The polishing of the plates for this business is usually effected by other hands, before they come to the Looking-Glass Maker, but we can just mention, that the usual mode of making glass smooth, and in every respect proper to receive the tin foil and quicksilver,
is to use first of all, fine sand and water, then emery of different degrees of fineness ; and, lastly, colcothar of vitriol, or as it is more
commonly called, crocus martis, or purple brown. The polishing instrument is a block of wood, covered with several folds of cloth
and carded wool, so as to make a fine elastic cushion. This block is worked by the hand ; but, to increase the pressure of the polisher, the handle is lengthened by a wooden spring, bent to a bow three or four feet long, which, at the other extremity, rests against a fixed point to a beam placed above. The plate is now fastened to a table with plaister, covered with colcothar, and the polisher begins his operation by working it backwards and forwards over the surface of the plate till one side is done ; then the other is to be polished in the same manner.

It is well known, that glass when smoothed and polished, does not acquire the property of reflecting objects till it has been silvered,
as it is called, an operation effected by means of an amalgam of tin and quicksilver. The tin-leaf, or as it is more commonly called,
tin-foil, which is employed for the purpose, must be of the same size as the glass, because, when pieces of that metal are united by
means of mercury, they exhibit the appearance of lines. Tin is one of those metallic substances which become soonest oxydated by
admixture with mercury. If there remain a portion of the oxyde of a blackish grey colour on the leaf of tin, it produces a spot, or stain in the mirror, and that part cannot reflect objects presented to it : great care, therefore, must be taken in silvering glass, to remove whatever portion of oxyde there might be from the surface of the amalgam.

The process is as follows : the tin-foil is laid on a very smooth stone table, usually prepared for the purpose, With grooves on its
edges, or with ledges to preserve the waste quicksilver, and mercury being poured over the metal, it is extended over the surface of
it, by means of a rubber made of bits of cloth. At the same moment, the surface of the tin foil becomes covered with blackish oxyde, which must be removed with the rubber. More mercury is then to be poured over the tin, where it remains at a level to the thickness of more than a line, without running off. The glass must be applied in a horizontal direction to the table at one of its extremities, and being pushed forwards, it drives before it the oxide of tin, which is at the surface of the amalgam.
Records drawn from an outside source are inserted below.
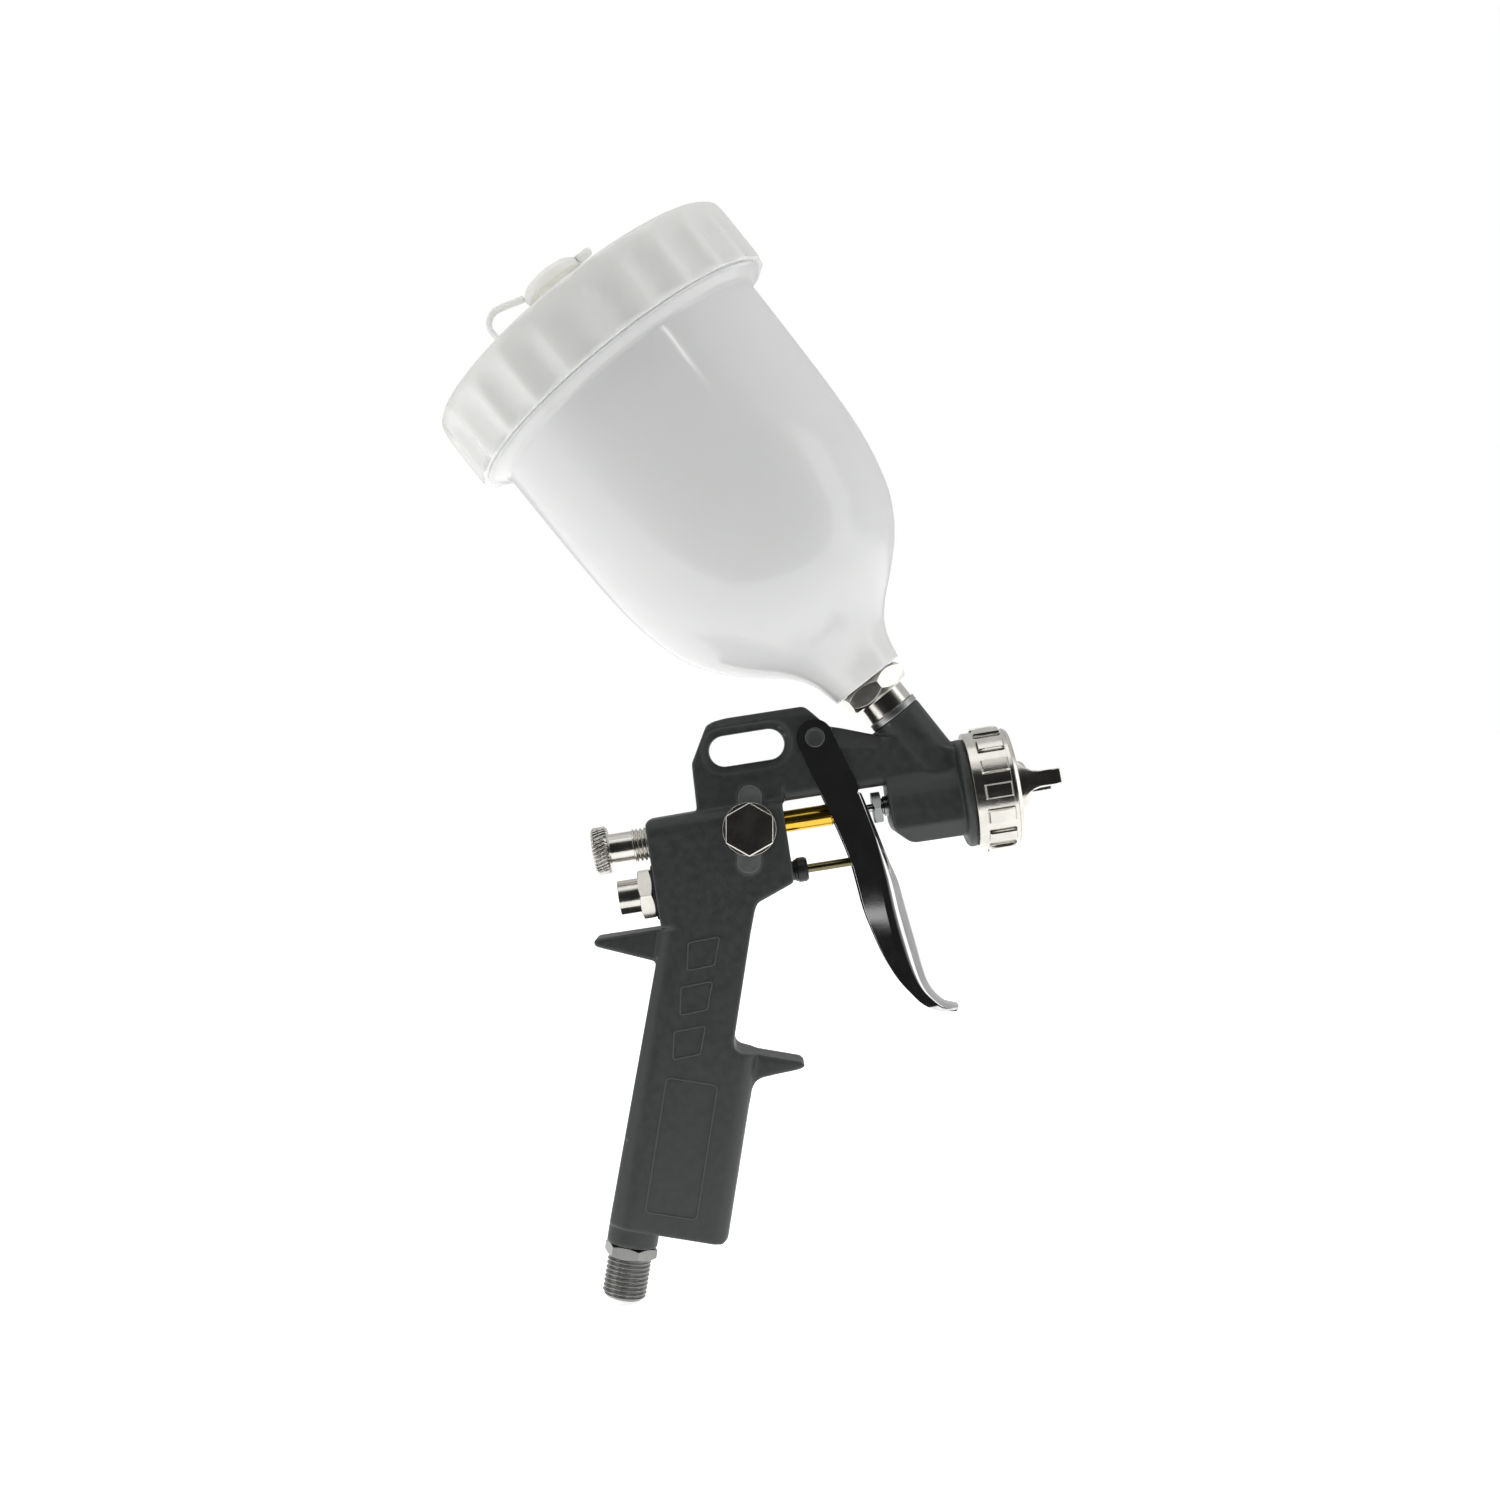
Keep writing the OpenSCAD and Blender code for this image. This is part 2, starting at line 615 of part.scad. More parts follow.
// ---------- front ----------
module fluid_nozzle() {
    color("#bdbcb8") on_nose() difference() {
        union() {
            rod(61, 70.5, 5.5);
            along_x(70.4 + eps) hex_bar(13, 4);
            taper(74.3, 79.6, 5.2, 2.2);
            rod(79.6 - eps, 82.2, 1.9);
        }
        rod(60, 74, 3);
        taper(74 - eps, 81, 3, 0.75);
        rod(80.9, 84, 0.75);
    }
}
module air_baffle() {
    color("#d8c48a") on_nose() difference() {
        rod(76.1, 77.1, 14);
        rod(75, 78, 7.7);
        for (k = [0:11]) rotate_x(30 * k) at_datum() translate([75, 0, 11]) rotate([0, 90, 0])
            cylinder(h = 3, r = 1.2);
    }
}
module horn() {
    intersection() {
        along_x(79) linear_extrude(height = 16) translate([0, 8.6]) square([20, 9], center = true);
        // seen from the side: a swept skirt that narrows to the tip
        at_datum() rotate([90, 0, 0]) linear_extrude(height = 40, center = true)
            polygon([
                [79, -9], [81, -8.3], [82.6, -6], [84.2, -4.1], [86.1, -2.85], [88.2, -2.4], [94.3, -2.3],
                [94.3, 2.3], [88.2, 2.4], [86.1, 2.85], [84.2, 4.1], [82.6, 6], [81, 8.3], [79, 9]
            ]);
        // clear of the ring's lip
        rod(78, 96, 12.95);
        // seen from above: a sloped inner face towards the jet
        at_datum() linear_extrude(height = 40, center = true)
            polygon([[79, 3], [84, 6.6], [90, 8.4], [94.3, 9.6], [94.3, 12.6], [86, 12.9], [79, 13]]);
    }
}
module air_cap() {
    color("#8b8b87") on_nose() difference() {
        union() {
            rod(77.2, 79.1, 14.2);
            rod(79.1 - eps, 80.9, 13);
            taper(80.9 - eps, 81.4, 13, 12.2);
            rod(81.3, 84.4, 7);
            taper(84.4 - eps, 85.4, 7, 6.4);
            taper(85.4 - eps, 86.1, 6.4, 5);
            for (a = [0, 180]) rotate_x(a + horn_roll) horn();
        }
        taper(76, 80.6, 12.4, 5);
        rod(80.6 - eps, 90, 2.2);
        // jets beside the centre hole and in the horns
        for (a = [0:45:315]) rotate_x(a) at_datum() translate([79, 0, 4.6]) rotate([0, 90, 0])
            cylinder(h = 8, r = 0.35);
        for (a = [0, 180]) rotate_x(a + horn_roll) at_datum() {
            translate([78.5, 10.6, 0]) rotate([0, 90, 0]) cylinder(h = 13.6, r = 0.9);
            translate([91, 10.6, 0]) rotate([90, 0, 0]) rotate([0, 25, 0]) cylinder(h = 6, r = 0.6);
        }
    }
}
module ring_pad() {
    at_datum() translate([75.1, 0, ring_r + 0.1]) cube([8.2, 4.2, 2], center = true);
}
module retaining_ring() {
    color("#c4c2b8") on_nose() difference() {
        union() {
            taper(68.1, 68.4, ring_r - 0.3, ring_r);
            rod(68.4 - eps, 80.6, ring_r);
            taper(80.6 - eps, 81.7, ring_r, ring_r - 1.2);
            for (k = [0:ring_pads - 1]) rotate_x(90 + 360 * k / ring_pads) ring_pad();
        }
        rod(67, 77.1, 15.4);
        rod(77.1 - eps, 79.2, 14.3);
        rod(79.2 - eps, 83, 13.1);
    }
}

// ---------- cup ----------
module cup_connector() {
    color("#b9b8b2") on_cup_axis() difference() {
        union() {
            translate([0, 0, -25]) cylinder(h = 13.5 + eps, r = 6);
            translate([0, 0, -11.5]) cylinder(h = 6, r = 7.4);
            translate([0, 0, -5.9]) rotate([0, 0, 30]) hex_bar(19, 5.6);
            translate([0, 0, -0.4]) cylinder(h = 9.4, r = 8);
        }
        translate([0, 0, -29]) cylinder(h = 40, r = 4.4);
    }
}
module neck_washer() {
    color("#a8a8a6") on_cup_axis() difference() {
        translate([0, 0, -13.5 + eps]) cylinder(h = 2 - 2 * eps, r = 8);
        translate([0, 0, -14]) cylinder(h = 4, r = 6.05);
    }
}
module cup_strainer() {
    color("#e6e2cf") on_cup_axis() difference() {
        union() {
            translate([0, 0, 9.1]) cylinder(h = 1, r = 7.6);
            translate([0, 0, 10]) cylinder(h = 17, r1 = 6.4, r2 = 4);
        }
        translate([0, 0, 9]) cylinder(h = 1.1, r = 5.7);
        translate([0, 0, 10]) cylinder(h = 16, r1 = 5.6, r2 = 3.2);
        // slots let the paint through
        for (a = [0:45:135]) rotate([0, 0, a]) translate([0, 0, 18]) cube([20, 1.4, 10], center = true);
    }
}
// Outline of the cup: [height up the axis, radius] from the neck to the shoulder
cup_outline = [
    [0, 11.6], [5.6, 12.8], [8.6, 13.9], [11.6, 15.6], [14.6, 18.2], [17.4, 21.1], [20, 24.2], [25, 29.7],
    [29.8, 34], [35.3, 37.7], [41.2, 40.5], [47.7, 42.4], [55, 43.9], [63, 44.9], [75, 45.6]
];
module cup_turn(shrink, z0, z1, foot) {
    rotate_extrude() polygon(concat(
        [[0, foot]],
        [for (p = cup_outline) if (p[0] >= z0) [p[1] - shrink, max(p[0], foot)]],
        [[cup_r - shrink, z1], [0, z1]]
    ));
}
module paint_cup() {
    color("#e9e9e6") on_cup_axis() difference() {
        union() {
            cup_turn(0, 0, cup_h - 3, 0);
            translate([0, 0, cup_h - 3.6]) cylinder(h = 0.8, r1 = cup_r, r2 = 48.6);
            translate([0, 0, cup_h - 2.9]) cylinder(h = 2.8, r = 51);
            translate([0, 0, cup_h - 1]) cylinder(h = lid_h - 3.1, r = cup_r + 2.2);
        }
        cup_turn(cup_wall, 13, cup_h - 8, 11);
        translate([0, 0, cup_h - 8.1]) cylinder(h = lid_h + 8, r = cup_r - cup_wall);
        translate([0, 0, -1]) cylinder(h = 10.1, r = 8 + run);
        translate([0, 0, 9 - eps]) cylinder(h = 5, r = 7.7);
    }
}
module cup_lid() {
    color("#e7e7e4") on_cup_axis() difference() {
        union() {
            translate([0, 0, cup_h]) cylinder(h = lid_h - 1.2, r = lid_r);
            translate([0, 0, cup_h + lid_h - 1.2 - eps]) cylinder(h = 1.2, r1 = lid_r, r2 = lid_r - 1.2);
        }
        translate([0, 0, cup_h - 1]) cylinder(h = lid_h - 1.8, r = cup_r + 3);
        for (k = [0:lid_flutes - 1]) rotate([0, 0, 360 * k / lid_flutes])
            translate([lid_r + 4.4, 0, cup_h - 1]) cylinder(h = lid_h - 2.5, r = 5.8);
        translate([vent_x, vent_y, cup_h + 10]) cylinder(h = 40, r = 4);
    }
}
module lid_gasket() {
    color("#f2f1ec") on_cup_axis() translate([0, 0, cup_h + lid_h - 4]) difference() {
        cylinder(h = 1.1, r = cup_r + 2);
        translate([0, 0, -1]) cylinder(h = 4, r = cup_r - 4);
    }
}
lid_top = cup_h + lid_h;
vent_x = -1;
vent_y = -20;
module on_lid() { on_cup_axis() translate([vent_x, vent_y, lid_top]) children(); }
module vent_plug() {
    color("#ecebdc") on_lid() {
        translate([0, 0, -4]) cylinder(h = 4.2, r = 3.9);
        translate([0, 0, 0.1]) cylinder(h = 9, r1 = 6.4, r2 = 7);
        translate([0, 0, 8.4]) cylinder(h = 2.8, r = 9.8);
        translate([0, 0, 11.2 - eps]) cylinder(h = 1.3, r1 = 9.8, r2 = 8);
        translate([0, 0, 12.5 - 2 * eps]) cylinder(h = 0.8, r1 = 8, r2 = 5.4);
        rotate([90, 0, 0]) linear_extrude(height = 6.4, center = true)
            polygon([[6, 8.5], [11, 8.5], [14.6, 9.8], [14.2, 10.9], [10.6, 10.6], [6, 10.6]]);
    }
}
// Strap that ties the plug to the lid: a foot, a hoop and a tongue towards the plug
strap_path = [
    [-10.9, 10.4], [-14.5, 11.6], [-18.2, 12.4], [-20.7, 11.7], [-22.4, 9.9], [-22.7, 7.4], [-22.2, 3],
    [-21.3, 0.9], [-19.5, 0.9]
];
module vent_strap() {
    color("#ecebdc") on_lid() rotate([90, 0, 0]) linear_extrude(height = 6, center = true)
        for (k = [1:len(strap_path) - 1]) hull() for (p = [strap_path[k - 1], strap_path[k]])
            translate(p) circle(r = 0.8, $fn = 24);
}

gun_body();
inlet_fitting();
air_valve_cap();
air_valve_gasket();
air_valve_spring();
valve_poppet();
valve_seal();
valve_stem();
stem_packing();
stem_gland();
fluid_needle();
needle_sleeve();
sleeve_nut();
needle_spring();
spring_washer();
fluid_knob();
needle_packing();
needle_packing_nut();
fan_plug();
fan_plug_washer();
fan_bush();
fan_o_ring();
fan_knob();
fan_valve_needle();
trigger();
trigger_pin();
pin_circlip();
fluid_nozzle();
air_baffle();
air_cap();
retaining_ring();
cup_connector();
neck_washer();
cup_strainer();
paint_cup();
cup_lid();
lid_gasket();
vent_plug();
vent_strap();
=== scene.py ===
"""Gravity-feed spray gun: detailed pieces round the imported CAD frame, materials, and a studio.

Everything is in metres in the CAD's row frame. Pieces are drawn in millimetres in the gun frame,
whose origin is where the fan valve's cross axis meets the needle axis, and a place matrix puts
them in the row frame.
"""
import json
import math

import bmesh
import bpy
from mathutils import Matrix, Vector


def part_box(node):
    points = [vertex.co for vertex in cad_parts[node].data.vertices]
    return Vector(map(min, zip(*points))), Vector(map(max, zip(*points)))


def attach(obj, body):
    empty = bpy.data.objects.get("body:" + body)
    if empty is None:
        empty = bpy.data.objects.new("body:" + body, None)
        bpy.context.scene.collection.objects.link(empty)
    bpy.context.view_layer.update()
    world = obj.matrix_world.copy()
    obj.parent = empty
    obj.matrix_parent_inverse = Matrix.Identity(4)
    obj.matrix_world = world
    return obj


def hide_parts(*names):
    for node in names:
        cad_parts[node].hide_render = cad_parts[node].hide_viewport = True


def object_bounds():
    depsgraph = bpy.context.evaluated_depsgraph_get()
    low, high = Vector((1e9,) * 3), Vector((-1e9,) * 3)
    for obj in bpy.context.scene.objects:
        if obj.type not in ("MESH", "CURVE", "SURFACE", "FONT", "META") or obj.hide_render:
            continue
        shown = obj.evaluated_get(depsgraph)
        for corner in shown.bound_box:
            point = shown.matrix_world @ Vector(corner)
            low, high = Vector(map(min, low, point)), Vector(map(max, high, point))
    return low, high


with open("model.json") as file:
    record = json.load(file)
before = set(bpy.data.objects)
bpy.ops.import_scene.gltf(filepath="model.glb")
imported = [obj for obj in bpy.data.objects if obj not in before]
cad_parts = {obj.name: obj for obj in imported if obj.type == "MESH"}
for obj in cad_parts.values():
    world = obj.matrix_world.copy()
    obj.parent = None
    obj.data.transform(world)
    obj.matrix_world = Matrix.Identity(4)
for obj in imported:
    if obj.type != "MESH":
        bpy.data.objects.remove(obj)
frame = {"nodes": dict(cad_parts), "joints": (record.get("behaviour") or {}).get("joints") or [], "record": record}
cad_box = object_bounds()

MM = 0.001
JOINT = {j["name"]: j for j in frame["joints"]}
INLET = next(m for m in frame["record"]["mounts"] if m["name"] == "air_inlet")
FAN_AXIS = JOINT["fan_knob_turn"]["pos_m"]
DATUM = Vector((FAN_AXIS[0], 0, FAN_AXIS[2])) / MM
CUP_UP = Vector(JOINT["lid_lift"]["axis"]).normalized()
RAKE = math.asin(-INLET["axis"][0])


def box_mm(node):
    """Lowest and highest corner of a CAD node in the gun frame, in millimetres."""
    low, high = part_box(node)
    return low / MM - DATUM, high / MM - DATUM


def mid_mm(node):
    low, high = box_mm(node)
    return (low + high) / 2


# ---------- places: each turns a piece's own millimetres into the row frame ----------
def place(origin, z_dir, x_dir):
    """Matrix whose local Z and X run along two directions of the gun frame, from a point of it."""
    z = Vector(z_dir).normalized()
    x = Vector(x_dir)
    x = (x - z * x.dot(z)).normalized()
    y = z.cross(x)
    spot = (Vector(origin) + DATUM) * MM
    rows = [(x[k] * MM, y[k] * MM, z[k] * MM, spot[k]) for k in range(3)]
    return Matrix(rows + [(0, 0, 0, 1)])


GUN = place((0, 0, 0), (0, 0, 1), (1, 0, 0))
NEEDLE = place((0, 0, 0), (1, 0, 0), (0, 0, 1))
VALVE_Z = mid_mm("valve_stem").z
VALVE = place((0, 0, VALVE_Z), (1, 0, 0), (0, 0, 1))
RIGHT = place((0, 0, 0), (0, -1, 0), (1, 0, 0))
LEFT = place((0, 0, 0), (0, 1, 0), (1, 0, 0))
PIVOT = Vector(JOINT["trigger_pull"]["pos_m"]) / MM - DATUM
PIVOT_RIGHT = place(PIVOT, (0, -1, 0), (1, 0, 0))
INLET_AT = Vector(INLET["pos_m"]) / MM - DATUM
INLET_DOWN = place(INLET_AT, INLET["axis"], (1, 0, 0))
WASHER_MID = 12.5  # the neck washer's middle is this far below the cup's lower end
CUP_FOOT = mid_mm("neck_washer") + CUP_UP * WASHER_MID
CUP = place(CUP_FOOT, CUP_UP, (1, 0, 0))


# ---------- materials ----------
def new_material(name, color, metallic=0.0, roughness=0.5, **sockets):
    mat = bpy.data.materials.new(name)
    mat.use_nodes = True
    shader = mat.node_tree.nodes["Principled BSDF"]
    shader.inputs["Base Color"].default_value = (*color, 1)
    shader.inputs["Metallic"].default_value = metallic
    shader.inputs["Roughness"].default_value = roughness
    for key, value in sockets.items():
        shader.inputs[key.replace("_", " ")].default_value = value
    return mat, mat.node_tree, shader


def node(tree, kind, **values):
    made = tree.nodes.new(kind)
    for key, value in values.items():
        if hasattr(made, key):
            setattr(made, key, value)
        else:
            made.inputs[key.replace("_", " ")].default_value = value
    return made


def noise(tree, scale, detail=3.0, roughness=0.5, stretch=(1, 1, 1)):
    """Object-space noise; scale is in features per metre."""
    where = node(tree, "ShaderNodeTexCoord")
    fit = node(tree, "ShaderNodeMapping", Scale=stretch)
    tree.links.new(where.outputs["Object"], fit.inputs["Vector"])
    made = node(tree, "ShaderNodeTexNoise", Scale=scale, Detail=detail, Roughness=roughness)
    tree.links.new(fit.outputs["Vector"], made.inputs["Vector"])
    return made.outputs["Fac"]


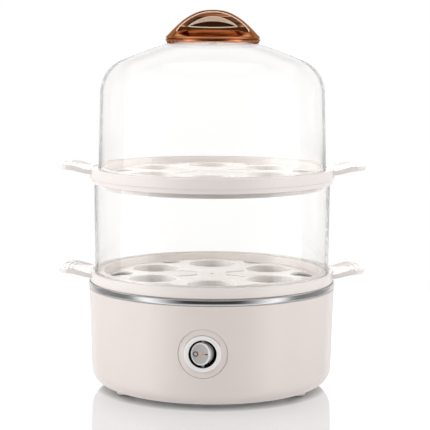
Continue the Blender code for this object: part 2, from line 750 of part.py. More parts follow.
def tongue():
    """A gently rising tongue with a round tip, pointing along +X."""
    mesh = bmesh.new()
    lift = Vector((0, 0, TONGUE_THICKNESS / 2))
    tops = []
    lows = []
    for station in range(TONGUE_STATIONS + 1):
        row = [
            tongue_point(station / TONGUE_STATIONS, math.sin(math.pi * (strip / TONGUE_STRIPS - 1 / 2)))
            for strip in range(TONGUE_STRIPS + 1)
        ]
        tops.append([mesh.verts.new(point + lift) for point in row])
        lows.append([mesh.verts.new(point - lift) for point in row])
    for rows in (tops, lows):
        for first, second in zip(rows, rows[1:]):
            for strip in range(TONGUE_STRIPS):
                mesh.faces.new((first[strip], second[strip], second[strip + 1], first[strip + 1]))
    for station in range(TONGUE_STATIONS):
        for strip in (0, TONGUE_STRIPS):
            top, ahead = tops[station][strip], tops[station + 1][strip]
            mesh.faces.new((top, ahead, lows[station + 1][strip], lows[station][strip]))
    for strip in range(TONGUE_STRIPS):
        for station in (0, TONGUE_STATIONS):
            top, beside_it = tops[station][strip], tops[station][strip + 1]
            mesh.faces.new((top, beside_it, lows[station][strip + 1], lows[station][strip]))
    bmesh.ops.recalc_face_normals(mesh, faces=mesh.faces)
    return mesh


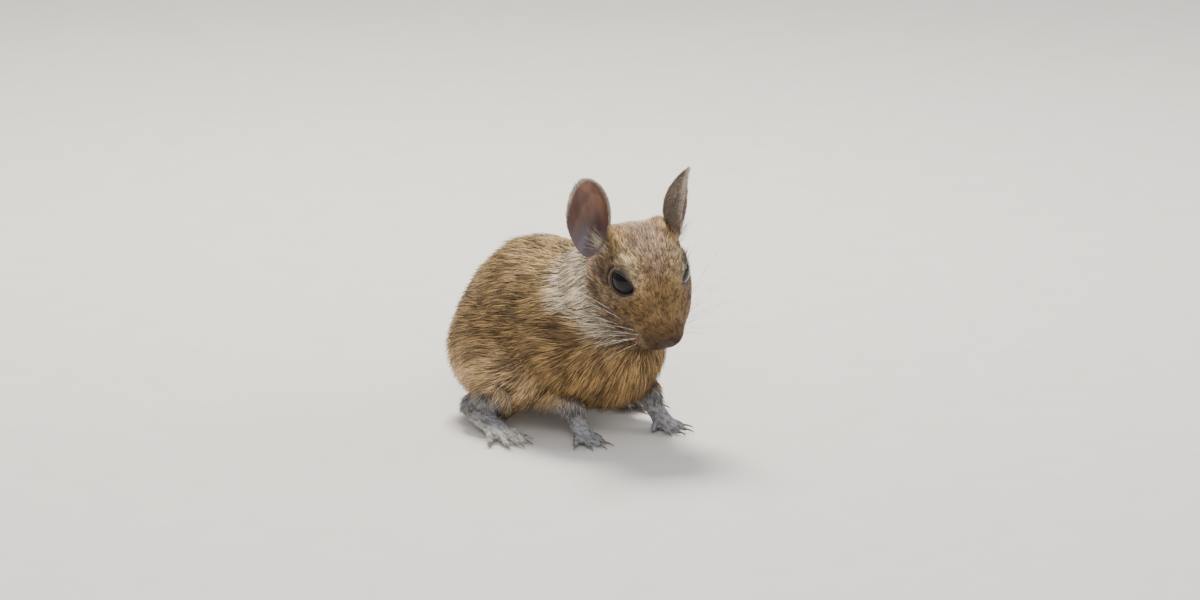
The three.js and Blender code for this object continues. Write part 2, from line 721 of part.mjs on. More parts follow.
torso = cut(torso, ...torsoPockets);
addPart('torso', torso, COLOURS.coat);

// The finished group, moved so that its box stands on the floor around the origin
const degu = new THREE.Group();
for (const part of parts) {
  const material = new THREE.MeshStandardMaterial({
    color: part.colour, roughness: part.roughness, metalness: 0,
  });
  const mesh = new THREE.Mesh(geometryOf(part.solid), material);
  mesh.name = part.name;
  degu.add(mesh);
}
const box = new THREE.Box3().setFromObject(degu);
const middle = box.getCenter(V(0, 0, 0));
degu.position.set(-middle.x, -middle.y, -box.min.z);
degu.updateMatrixWorld(true);

export default degu;
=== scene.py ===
# %% [markdown]
# A degu, life size
# The model is a still degu that crouches with its head hanging. The solids of the frame hold
# its outline out to the tips of the coat. Here it gets one skin, a coat of fine tufts, wet
# eyes, horn claws, whiskers and the black brush of its tail.

# %% Load the frame
import math

import bpy
import numpy as np
from mathutils import Matrix, Vector
from mathutils.kdtree import KDTree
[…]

A number of leaden weights covered with cloth, are then placed on the glass, which floats on the amalgam, in order to press it down. Without this precaution, the glass would exhibit the interstices of the crystals resulting from the amalgam : in this state, it is generally suffered to remain several days, till the mixture adheres firmly to the glass.

To obtain leaves of tin, which are, sometimes, six or seven feet in length, with a proportionate breadth, they are not rolled, but hammered after the manner of gold-beaters. The prepared tin is first cast between two plates of polished iron, or between two
smooth stones, not of a porous nature. Twelve of these plates are placed over each other ; and they are then beaten on a stone with heavy hammers, one side of which is plain, the other rounded. The plates joined together, are first beaten with the latter : when they become extended, the number of plates is doubled, so that they amount, sometimes, to eighty or more. They are then smoothed with the flat side of the hammer, and are beaten till they acquire the length of six or seven feet, and the breadth of four or five and a line and a quarter in thickness. When the leaves are of a less extent and thin, from eighty to a hundred of them are smoothed together.

This is a trade which is, comparatively, in very few hands, and is, in consequence, one of considerable profit : it is, however, not
always carried on alone, but is often combined with that of a carver and gilder; some cabinet makers also undertake it.